Thanks to the freedom that being a bandleader with her notoriety lends her, Garcia is unapologetic in her composition, aiming for self-expression rather than accessibility. “I know how the music industry can be because I’m a consumer as well,” she says. “But as a creator, and a creative, I feel that you’ve got to concentrate on the music before anything else, otherwise you’re tainting it. It’d rather stay in the creative realm as long as possible, and just play music with musicians that I absolutely love to bits.”
Ultimately the oeuvre that Nubya Garcia and her musicians have created is one that has many points of entry – for hardened purists, or for those who have never ventured into jazz. Indeed, Garcia is conscious of conquering its sometimes-alienating reputation. “The beauty of what I do and create is that it is for everyone,” she relates. “That’s what the purpose of the record is. I wanted people to have an open mind. I think we all know that the word jazz creates so many different thoughts and feelings in so many different kinds of people.”
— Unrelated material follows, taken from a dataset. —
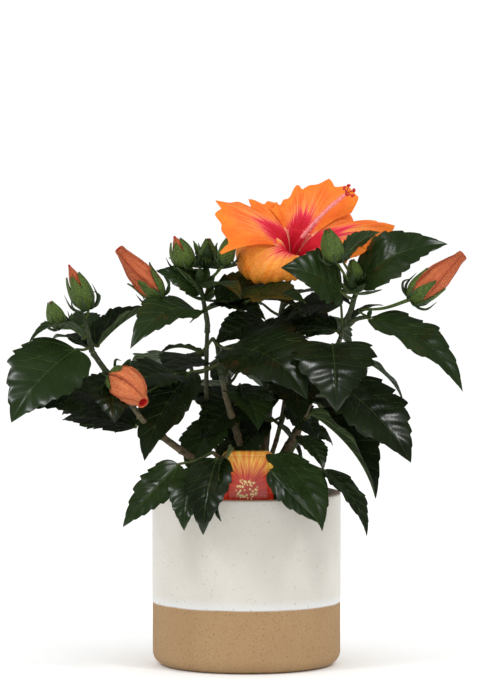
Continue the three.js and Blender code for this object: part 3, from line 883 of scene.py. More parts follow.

“I’m just super happy to share this body of work that feels like a whole story — beginning, middle, end — and lots of different winding turns. And I feel really happy with it because I feel like it’s a really honest representation of where I am compositionally, playing-wise, and as a band. I think records are such a beautiful thing because they document where you are. So then you can move on to the next or revisit whenever you want.”
Even if it seemed a sure thing to her fans, Garcia still seems overwhelmed by Source’s reception. “I’m just super grateful for the support from listeners so far,” she smiles. “… I didn’t realise that it would be like this.”